A new proposal to ship fracked gas across New York
ALBANY—A proposed multi-billion dollar pipeline would ship natural gas fracked in other states across the Capital region of New York and into New England.
The 250-mile Northeast Expansion pipeline would cross Albany, Rensselaer and Columbia counties before it enters Massachusetts, according to a map of the project obtained by Capital.
The application is still in the planning stages and has not yet been filed with the Federal Energy Regulatory Commission, which would have oversight of the project, said Richard Wheatley, a spokesman for Kinder Morgan, the company that has proposed the pipeline. Kinder Morgan has already begun approaching landowners in Massachusetts and will soon do so in New York, Wheatley said.
The proposed pipeline would connect to a pipeline in Schoharie county and cross to Berkshire County in Massachusetts. Wheatley said customer and shipping commitments are needed before the project moves forward. He cautioned that the first draft of the maps do not show the exact route yet.
“It's a generalized depiction we can discuss with elected officials and other key stakeholders,” he said.
If the pipeline is approved by the federal government, landowners along the route would be compensated for their property, while those who refuse could have their land taken by eminent domain. The cost for the project could exceed $2.5 billion.

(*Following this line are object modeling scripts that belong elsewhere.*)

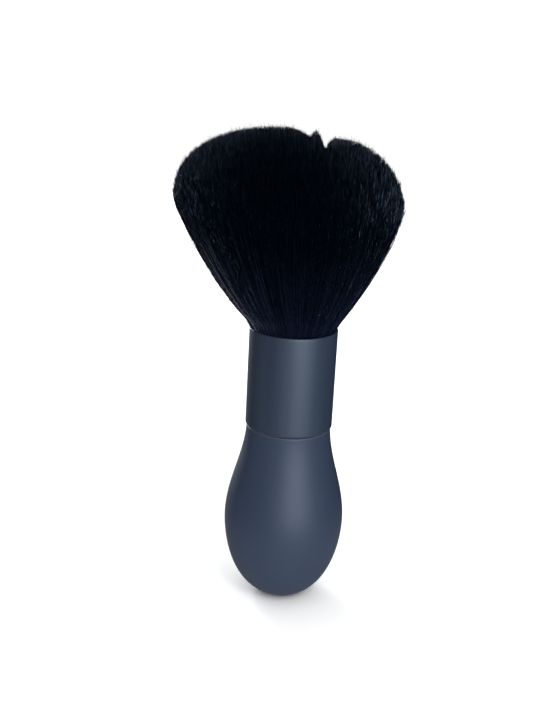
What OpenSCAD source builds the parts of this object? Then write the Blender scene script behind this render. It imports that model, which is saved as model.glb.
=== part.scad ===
// Neck duster brush: a domed bristle tuft in a metal ferrule on an egg-shaped soft-touch grip.
// Millimetres. The brush stands on its foot at z = 0, with its axis along +Z and its front at -Y.

/* [Grip] */
// Height of the grip, from the foot to the ferrule's lower edge
grip_h = 69.7; // [66:0.1:74]
// Radius of the grip where it meets the ferrule
grip_top_r = 16; // [15.8:0.1:16.4]
// Radius of the grip at its widest ring
grip_max_r = 23.1; // [22.5:0.1:26]
// Height of the widest ring above the foot
grip_max_z = 31.3; // [30:0.1:34]
// Radius of the flat foot
foot_r = 7.8; // [6.5:0.1:9]
// Thickness of the soft-touch skin
skin_t = 1.2; // [1:0.1:1.4]
// Wall thickness of the hollow core under the skin
core_t = 2.6; // [2:0.1:3]
// Height of the shadow gap between the skin and the ferrule
seam_gap = 0.4; // [0.2:0.1:0.8]

/* [Ferrule] */
// Outside radius of the ferrule
ferrule_r = 16.5; // [16.3:0.1:17]
// Length of the ferrule
ferrule_h = 38.4; // [37:0.1:44]
// Wall thickness of the ferrule
ferrule_t = 1; // [0.8:0.1:1.1]
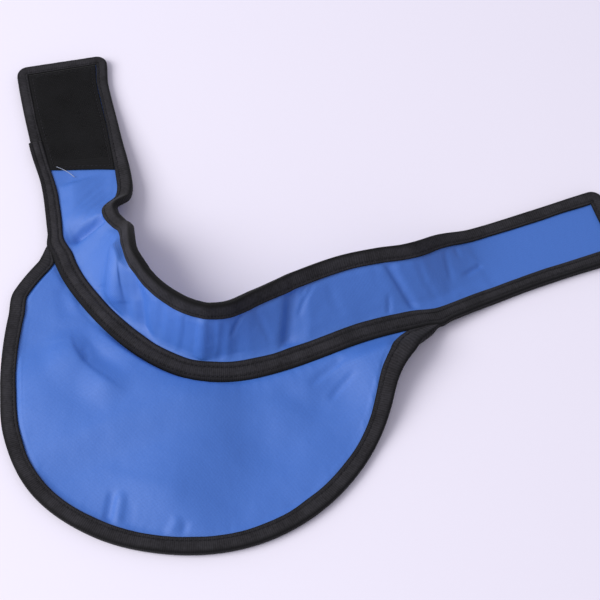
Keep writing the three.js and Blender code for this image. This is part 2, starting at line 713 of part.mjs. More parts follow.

Wheatley said the gas would be coming from the Gulf Coast and Louisiana, but would connect to gas producers in Pennsylvania's Marcellus Shale region as well as Ohio's Utica Shale formation. Both of those shale formations extend through New York, where fracking has been under a moratorium for five years, with no signs of a resolution coming soon.
The pipeline would mark a significant expansion of fracked gas to the Boston region. If approved, it would be in service by November 2018. There is an increasing demand for natural gas, which is cheaper than oil and has lower emissions than coal, in the Northeast. Even as Cuomo delays New York's fracking industry, he recently pushed for a coal-burning power plant in Western New York to be converted to natural gas.
In New York, the maps depict the pipeline following an existing right of way, but crossing new tracts of land across rural Massachusetts.